▶ **TASK TO CARRY OUT**
Exactly the lines from the one with "Write the build123d" to the one with "# The sizes", both included, are to be printed again; leave out the rest.

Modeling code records
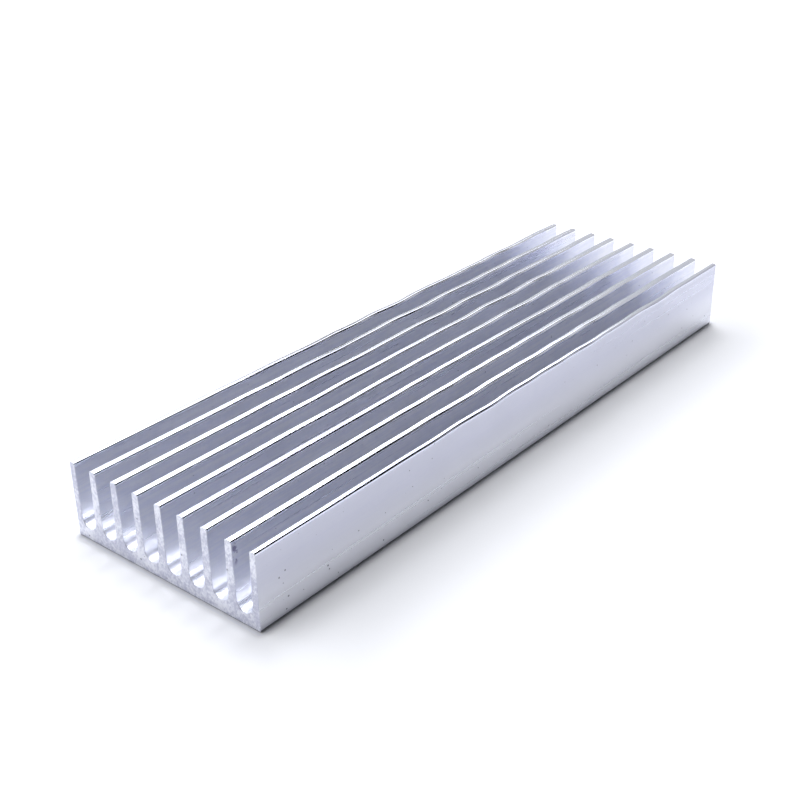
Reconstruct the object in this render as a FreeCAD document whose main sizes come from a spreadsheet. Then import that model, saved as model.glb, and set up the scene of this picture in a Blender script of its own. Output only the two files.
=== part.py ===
"""Extruded aluminium heat sink: a flat base with a row of straight fins, sawn square at both ends.

The section lies in the YZ plane and runs along X. Z points up, from the face that takes the heat to
the fins' tips. The origin is at the middle of that face. All lengths are in millimetres.
"""
import FreeCAD, Part
import math
import os

import Sketcher
from FreeCAD import Vector

# Each row holds a size's name in the sheet, its value and what it measures.
DIMENSIONS = (
    ("length", 150.0, "along the fins, from saw cut to saw cut"),
    ("height", 15.0, "from the underside to the tips of the fins"),
    ("base_thickness", 2.4, "from the underside to the lowest line of a channel's floor"),
    ("channel_count", 8, "channels side by side, one fewer than the fins"),
    ("channel_pitch", 5.5, "from the middle of one channel to the middle of the next"),
    ("channel_width", 4.0, "between two neighbouring fins, at the height of their tips"),
    ("root_radius", 1.8, "of the full round that makes a channel's floor"),
    ("outer_fin_thickness", 1.25, "of the two outermost fins, at the height of their tips"),
    ("tip_radius", 0.4, "along both edges of every fin's tip"),
    ("corner_radius", 0.4, "along both long edges of the underside"),
)
OVERALL_WIDTH = (
    "(Sizes.channel_count - 1) * Sizes.channel_pitch + Sizes.channel_width + 2 * Sizes.outer_fin_thickness"
)

# The points of a line or an arc are numbered up from 1 in constraints, and a sketch's axes down from -1.
START, END, CENTRE = range(1, 4)
HORIZONTAL_AXIS, VERTICAL_AXIS = range(-1, -3, -1)
ORIGIN = (HORIZONTAL_AXIS, START)

# Lengths closer than this are the same.
TOLERANCE = 1e-6


def add_sheet(doc):
    """Spreadsheet that holds the driving dimensions under their names."""
    sheet = doc.addObject("Spreadsheet::Sheet", "Sizes")
    for row, (name, value, meaning) in enumerate(DIMENSIONS, start=1):
        sheet.set(f"A{row}", name)
        sheet.set(f"B{row}", str(value))
        sheet.set(f"C{row}", meaning)
        sheet.setAlias(f"B{row}", name)
    doc.recompute()
    return sheet


def overall_width(sheet):
    """Width of the bar, from outer face to outer face."""
    middles = (sheet.channel_count - 1) * sheet.channel_pitch
    return middles + sheet.channel_width + 2 * sheet.outer_fin_thickness


def wall_lean(sheet):
    """Angle from the vertical at which a wall leaves the floor's round to reach the width at the tips."""
    half = sheet.channel_width / 2
    rise = sheet.height - sheet.base_thickness - sheet.root_radius
    return math.acos(sheet.root_radius / math.hypot(half, rise)) - math.atan2(rise, half)


def channel_area(sheet):
    """Area of one channel's section: two tapering halves, and the sector of the round between them."""
    half = sheet.channel_width / 2
    radius = sheet.root_radius
    rise = sheet.height - sheet.base_thickness - radius
    wall = math.sqrt(half**2 + rise**2 - radius**2)
    return half * rise + radius * wall + radius**2 * (math.pi / 2 - wall_lean(sheet))


def add_section_sketch(body, name):
    """Empty sketch across the bar, on the body's own plane: its X is the bar's Y and its Y the bar's Z."""
    sketch = body.newObject("Sketcher::SketchObject", name)
    plane = next(feature for feature in body.Origin.OriginFeatures if feature.Role == "YZ_Plane")
    sketch.AttachmentSupport = (plane, [""])
    sketch.MapMode = "FlatFace"
    return sketch


def bind(sketch, name, formula, *constraint):
    """Adds a dimension to a sketch, names it and drives it from the sheet."""
    sketch.addConstraint(Sketcher.Constraint(*constraint))
    sketch.renameConstraint(sketch.ConstraintCount - 1, name)
    sketch.setExpression(f"Constraints.{name}", formula)


def draw_blank(sketch, sheet):
    """Outline of the bar without its channels: a rectangle that stands on the sketch's origin."""
    width = overall_width(sheet)
    half = width / 2
    corners = (
        Vector(-half, 0, 0),
        Vector(half, 0, 0),
        Vector(half, sheet.height, 0),
        Vector(-half, sheet.height, 0),
    )
    bottom, right, top, left = (
        sketch.addGeometry(Part.LineSegment(corners[side], corners[(side + 1) % 4])) for side in range(4)
    )
    for first, second in ((bottom, right), (right, top), (top, left), (left, bottom)):
        sketch.addConstraint(Sketcher.Constraint("Coincident", first, END, second, START))
    sketch.addConstraint(Sketcher.Constraint("Horizontal", top))
    sketch.addConstraint(Sketcher.Constraint("Vertical", right))
    sketch.addConstraint(Sketcher.Constraint("Symmetric", bottom, START, bottom, END, *ORIGIN))
    bind(sketch, "overall_width", OVERALL_WIDTH, "DistanceX", bottom, START, bottom, END, width)
    bind(sketch, "overall_height", "Sizes.height", "DistanceY", right, START, right, END, sheet.height)


def draw_channel(sketch, sheet):
    """Outline of one channel: a full-round floor between two walls that lean apart towards the tips."""
    radius = sheet.root_radius
    half = sheet.channel_width / 2
    centre_height = sheet.base_thickness + radius
    lean = wall_lean(sheet)
    touch = Vector(radius * math.cos(lean), centre_height - radius * math.sin(lean), 0)
    top = Vector(half, sheet.height, 0)
    circle = Part.Circle(Vector(0, centre_height, 0), Vector(0, 0, 1), radius)

    left_wall = sketch.addGeometry(Part.LineSegment(Vector(-top.x, top.y, 0), Vector(-touch.x, touch.y, 0)))
    floor = sketch.addGeometry(Part.ArcOfCircle(circle, math.pi + lean, 2 * math.pi - lean))
    right_wall = sketch.addGeometry(Part.LineSegment(touch, top))
    mouth = sketch.addGeometry(Part.LineSegment(top, Vector(-top.x, top.y, 0)))

    sketch.addConstraint(Sketcher.Constraint("Tangent", left_wall, END, floor, START))
    sketch.addConstraint(Sketcher.Constraint("Tangent", floor, END, right_wall, START))
    sketch.addConstraint(Sketcher.Constraint("Coincident", right_wall, END, mouth, START))
    sketch.addConstraint(Sketcher.Constraint("Coincident", mouth, END, left_wall, START))
    sketch.addConstraint(Sketcher.Constraint("Symmetric", mouth, START, mouth, END, VERTICAL_AXIS))
    sketch.addConstraint(Sketcher.Constraint("PointOnObject", floor, CENTRE, VERTICAL_AXIS))
    bind(sketch, "floor_radius", "Sizes.root_radius", "Radius", floor, radius)
    bind(
        sketch, "floor_centre_height", "Sizes.base_thickness + Sizes.root_radius",
        "DistanceY", *ORIGIN, floor, CENTRE, centre_height,
    )
    bind(sketch, "mouth_width", "Sizes.channel_width", "DistanceX", mouth, END, mouth, START, 2 * half)
    bind(sketch, "mouth_height", "Sizes.height", "DistanceY", *ORIGIN, mouth, START, sheet.height)


def edges_along_bar(shape, level):
    """Names of the straight edges that run along X at one height above the underside."""
    names = []
    for number, edge in enumerate(shape.Edges, start=1):
        first, last = (vertex.Point for vertex in edge.Vertexes)
        run = last - first
        along_x = abs(run.x) > TOLERANCE and math.hypot(run.y, run.z) < TOLERANCE
        if along_x and abs(first.z - level) < TOLERANCE:
            names.append(f"Edge{number}")
    return names


def add_rounding(body, base, name, level, radius):
    """Fillet along every long edge of the bar at one height."""
    fillet = body.newObject("PartDesign::Fillet", name)
    fillet.Base = (base, edges_along_bar(base.Shape, level))
    fillet.setExpression("Radius", radius)
    return fillet


def add_blank(doc, body, sheet):
    """The bar without its channels."""
    section = add_section_sketch(body, "BlankSection")
    draw_blank(section, sheet)
    blank = body.newObject("PartDesign::Pad", "Blank")
    blank.Profile = section
    blank.SideType = "Symmetric"
    blank.setExpression("Length", "Sizes.length")
    doc.recompute()


def add_channels(doc, body, sheet):
    """One channel along the bar, beside the outer fin at low Y, and its copies across the bar."""
    section = add_section_sketch(body, "ChannelSection")
    draw_channel(section, sheet)
    section.setExpression("AttachmentOffset.Base.x", "-(Sizes.channel_count - 1) * Sizes.channel_pitch / 2")
    channel = body.newObject("PartDesign::Pocket", "Channel")
    channel.Profile = section
    channel.SideType = "Symmetric"
    channel.setExpression("Length", "Sizes.length")
    doc.recompute()

    channels = body.newObject("PartDesign::LinearPattern", "Channels")
    channels.Originals = [channel]
    channels.Direction = (section, ["H_Axis"])
    channels.Mode = "Spacing"
    channels.setExpression("Offset", "Sizes.channel_pitch")
    channels.setExpression("Occurrences", "Sizes.channel_count")
    body.Tip = channels
    doc.recompute()
    return channels


def add_heat_sink(doc, sheet):
    """The whole extrusion, one solid."""
    body = doc.addObject("PartDesign::Body", "HeatSink")
    body.Label = "heat_sink"
    body.Placement = FreeCAD.Placement(Vector(0, 0, 0), FreeCAD.Rotation(0, 0, 0))
    add_blank(doc, body, sheet)
    channels = add_channels(doc, body, sheet)
    section_area = overall_width(sheet) * sheet.height - sheet.channel_count * channel_area(sheet)
    if not math.isclose(channels.Shape.Volume, section_area * sheet.length, rel_tol=TOLERANCE):
        raise RuntimeError("the channels didn't cut what their section says")

    tips = add_rounding(body, channels, "TipRounding", sheet.height, "Sizes.tip_radius")
    doc.recompute()
    body.Tip = add_rounding(body, tips, "CornerRounding", 0, "Sizes.corner_radius")
    doc.recompute()
    return body


def check(doc, body):
    """Stops before anything is written if a feature failed or the bar isn't one solid."""
    for item in doc.Objects:
        if "Invalid" in item.State or "Error" in item.State:
            raise RuntimeError(f"{item.Name} failed: {item.State}")
    shape = body.Shape
    if shape.isNull() or not shape.isValid() or len(shape.Solids) != 1:
        raise RuntimeError(f"{body.Label} is not one valid solid")


def main():
    doc = FreeCAD.newDocument("HeatSink")
    sheet = add_sheet(doc)
    body = add_heat_sink(doc, sheet)
    check(doc, body)
    os.makedirs("parts", exist_ok=True)
    body.Shape.exportStep(f"parts/{body.Label}.step")
    box = body.Shape.BoundBox
    print(f"{body.Label}: {box.XLength:.2f} x {box.YLength:.2f} x {box.ZLength:.2f} mm")
    print(f"volume {body.Shape.Volume / 1000:.2f} cm3")


main()
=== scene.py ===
"""Looks of a bare aluminium heat sink: one extrusion with nine fins, sawn square at both ends.

+X runs along the fins, +Y across them and +Z up from the flat underside. Lengths are in metres.
The extrusion is swept here from the same section as the solid, with finer rounds, the relief that the
die leaves along it, fins that stand very slightly out of true and saw cuts with broken edges.
"""

import math
import random

import bmesh
import bpy
from mathutils import Euler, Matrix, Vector, noise


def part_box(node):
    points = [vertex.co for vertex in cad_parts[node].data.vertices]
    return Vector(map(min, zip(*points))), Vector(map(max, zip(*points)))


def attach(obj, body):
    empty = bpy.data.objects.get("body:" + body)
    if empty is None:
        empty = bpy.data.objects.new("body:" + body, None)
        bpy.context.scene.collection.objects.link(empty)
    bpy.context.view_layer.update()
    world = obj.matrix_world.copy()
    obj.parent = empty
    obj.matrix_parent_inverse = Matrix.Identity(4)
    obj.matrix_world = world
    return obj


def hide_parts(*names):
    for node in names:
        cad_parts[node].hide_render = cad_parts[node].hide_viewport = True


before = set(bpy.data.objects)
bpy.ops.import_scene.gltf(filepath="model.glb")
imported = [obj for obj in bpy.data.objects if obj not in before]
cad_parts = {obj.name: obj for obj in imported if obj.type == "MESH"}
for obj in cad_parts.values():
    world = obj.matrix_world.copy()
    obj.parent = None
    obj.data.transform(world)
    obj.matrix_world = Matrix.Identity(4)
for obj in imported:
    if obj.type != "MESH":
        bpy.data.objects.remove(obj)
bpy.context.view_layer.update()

MM = 0.001

# Sizes of the section, as the solid has them. Its length, width and height are read from the frame.
BASE_THICKNESS = 2.4 * MM
CHANNEL_COUNT = 8
CHANNEL_PITCH = 5.5 * MM
CHANNEL_WIDTH = 4.0 * MM
ROOT_RADIUS = 1.8 * MM
TIP_RADIUS = 0.4 * MM
CORNER_RADIUS = 0.4 * MM

LOW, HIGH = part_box("heat_sink")
LENGTH = HIGH.x - LOW.x
WIDTH = HIGH.y - LOW.y
HEIGHT = HIGH.z
HALF_WIDTH = WIDTH / 2

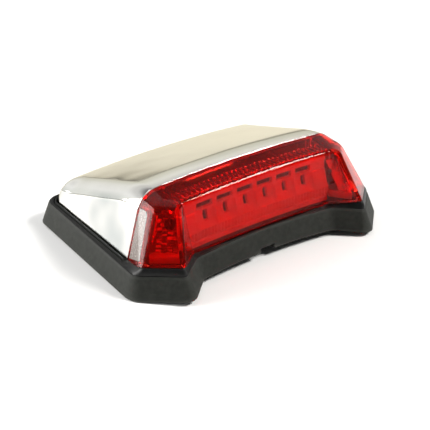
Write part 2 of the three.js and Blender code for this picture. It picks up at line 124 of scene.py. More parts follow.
def shade(obj, angle):
    """Smooth shading that keeps edges sharper than the angle."""
    bm = bmesh.new()
    bm.from_mesh(obj.data)
    limit = math.radians(angle)
    for face in bm.faces:
        face.smooth = True
    for edge in bm.edges:
        edge.smooth = len(edge.link_faces) == 2 and edge.calc_face_angle(0) < limit
    bm.to_mesh(obj.data)
    bm.free()
    normals = obj.modifiers.new("normals", "WEIGHTED_NORMAL")
    normals.keep_sharp = True
    return obj


def hull(name, points, placed=False):
    """The convex body round points of the flat layout, or round points already placed."""
    bm = bmesh.new()
    for p in points:
        bm.verts.new(p if placed else place(p))
    bmesh.ops.convex_hull(bm, input=bm.verts)
    loose = [v for v in bm.verts if not v.link_faces]
    bmesh.ops.delete(bm, geom=loose, context="VERTS")
    mesh = bpy.data.meshes.new(name)
    bmesh.ops.recalc_face_normals(bm, faces=bm.faces)
    bm.to_mesh(mesh)
    bm.free()
    return linked(name, mesh)


def combine(target, cutters, operation):
    """Joins the cutters to the target, cuts them from it, or keeps what they share."""
    for cutter in cutters:
        step = target.modifiers.new("combine", "BOOLEAN")
        step.operation = operation
        step.object = cutter
        step.solver = "MANIFOLD"
        made = bpy.data.meshes.new_from_object(
            target.evaluated_get(bpy.context.evaluated_depsgraph_get())
        )
        target.modifiers.clear()
        if not made.polygons:
            raise ValueError("nothing is left of " + target.name + " after " + cutter.name)
        target.data = made
    for cutter in cutters:
        bpy.data.objects.remove(cutter)
    return target


def join_loose(name, parts):
    """One object that holds the meshes of parts that don't touch each other."""
    bm = bmesh.new()
    for part in parts:
        bm.from_mesh(part.data)
        bpy.data.objects.remove(part)
    mesh = bpy.data.meshes.new(name)
    bm.to_mesh(mesh)
    bm.free()
    return linked(name, mesh)


def lerp(a, b, t):
    return a + (b - a) * t


def offset(corners, distance):
    """A counter-clockwise outline's corners (x, y, radius) moved inwards; round corners keep their centres."""
    moved = []
    count = len(corners)
    for i, (x, y, radius) in enumerate(corners):
        x0, y0, _ = corners[i - 1]
        x1, y1, _ = corners[(i + 1) % count]
        before = Vector((x - x0, y - y0)).normalized()
        after = Vector((x1 - x, y1 - y)).normalized()
        n0 = Vector((-before.y, before.x))
        n1 = Vector((-after.y, after.x))
        step = (n0 + n1) * (distance / (1 + n0.dot(n1)))
        turn = before.x * after.y - before.y * after.x
        if radius > 0:
            radius = max(0.15, radius - distance if turn > 0 else radius + distance)
        moved.append((x + step.x, y + step.y, radius))
    return moved


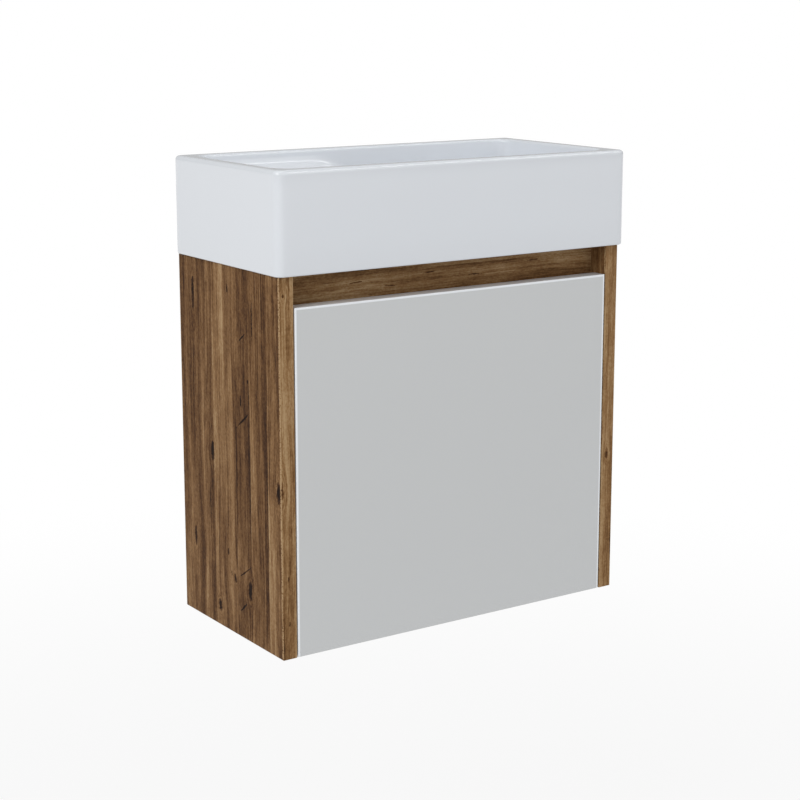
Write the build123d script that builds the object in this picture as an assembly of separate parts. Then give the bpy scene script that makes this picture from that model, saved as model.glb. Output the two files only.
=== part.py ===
from build123d import *
import os
from math import atan2, degrees, hypot, radians, tan

# All lengths are in millimetres. X runs along the front, Y points to the wall and Z up.
# The sizes below place the pieces from the wall plane (Y = 0) and the cabinet's bottom (Z = 0).

# Cabinet boards
cabinet_wide = 440.0
cabinet_deep = 215.0
cabinet_high = 400.0
board = 16.0
edge_band = 1.0
recess_high = 32.0          # finger recess between the door's top edge and the basin
recess_deep = 26.0          # from the front plane to the face of the recess rail
front_rail_high = 65.0
upper_rail_high = 100.0
lower_rail_high = 60.0
wall_recess = 16.0          # free space behind the back rails, for the hanging rail

# Door
door_thick = 18.0
door_gap = 1.6              # reveal between the door and each side panel
door_back_gap = 2.0         # between the door's back and the bottom panel's front edge
door_edge_round = 0.7
bumper_radius = 4.0
bumper_from_side = 24.0
bumper_play = 0.3

# Basin
basin_high = 106.0
basin_side_overhang = 5.0
basin_front_overhang = 6.5
rim_wide = 16.0
skirt_wall = 14.0
bowl_wall = 11.0
corner_round = 9.0
rim_round = 4.5
rim_lip_bevel = 1.5
foot_bevel = 1.2
inner_corner_round = 20.0
bowl_foot_round = 12.0
deck_drop = 19.0            # tap deck below the rim
deck_long = 150.0           # flat part of the tap deck, from the left rim
slope_long = 125.0          # from the deck's end to the bowl's floor
bowl_drop = 84.0            # bowl floor below the rim
tap_hole_radius = 17.5
waste_hole_radius = 23.0
waste_seat_radius = 33.0
waste_seat_deep = 3.0
waste_from_right = 104.0
seal_thick = 0.8
seal_wide = 5.0
seal_inset = 2.5            # from the side panels' outer faces

# Shelf and its pins
shelf_up = 170.0
shelf_from_door = 22.0
shelf_play = 0.6
notch_wide = 120.0
notch_deep = 66.0
notch_round = 24.0
pin_radius = 2.5
pin_in = 8.0
pin_out = 7.0
pin_row_front = 150.0       # rows of pin holes, from the wall
pin_row_back = 60.0

# Concealed hinges: plan positions are (distance from the side panel, depth behind the front)
hinge_from_end = 75.0
door_axis_proud = 2.0       # the door turns about a line this far in front of the gap
cup_from_edge = 22.5
cup_radius = 17.5
cup_deep = 12.0
cup_wall = 1.1
cup_play = 0.1
flange_thick = 1.2
wing_reach = 24.0           # flange screws above and below the cup's centre
wing_set = 6.0
wing_radius = 6.0
cup_pin_in = 28.0
cup_pin_deep = 11.0
nose_pin_in = 24.0
nose_pin_deep = 25.0
hinge_pin_radius = 2.0
hinge_pin_play = 0.08
link_half = 4.0             # half height of the middle leaf of each hinge
link_waist = 2.2
link_eye = 3.5
leaf_play = 0.3
cheek_thick = 2.0
lever_eye = 4.0
lever_web = 1.6
arm_half = 8.0
arm_knee_in = 22.0
arm_knee_deep = 36.0
arm_lift = 9.5
arm_bend_deep = 54.0
arm_end_deep = 90.0
arm_round = 4.5
arm_wall = 1.7
plate_line = 55.0           # screw line of the mounting plate behind the front
plate_thick = 2.5
plate_screw_half = 16.0
plate_hole_radius = 2.4
plate_wing_high = 48.0
plate_wing_deep = 22.0
spine_play = 0.2
foot_corner = 3.8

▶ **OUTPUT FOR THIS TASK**
Write the build123d script that builds the object in this picture as an assembly of separate parts. Then give the bpy scene script that makes this picture from that model, saved as model.glb. Output the two files only.
=== part.py ===
from build123d import *
import os
from math import atan2, degrees, hypot, radians, tan

# All lengths are in millimetres. X runs along the front, Y points to the wall and Z up.
# The sizes below place the pieces from the wall plane (Y = 0) and the cabinet's bottom (Z = 0).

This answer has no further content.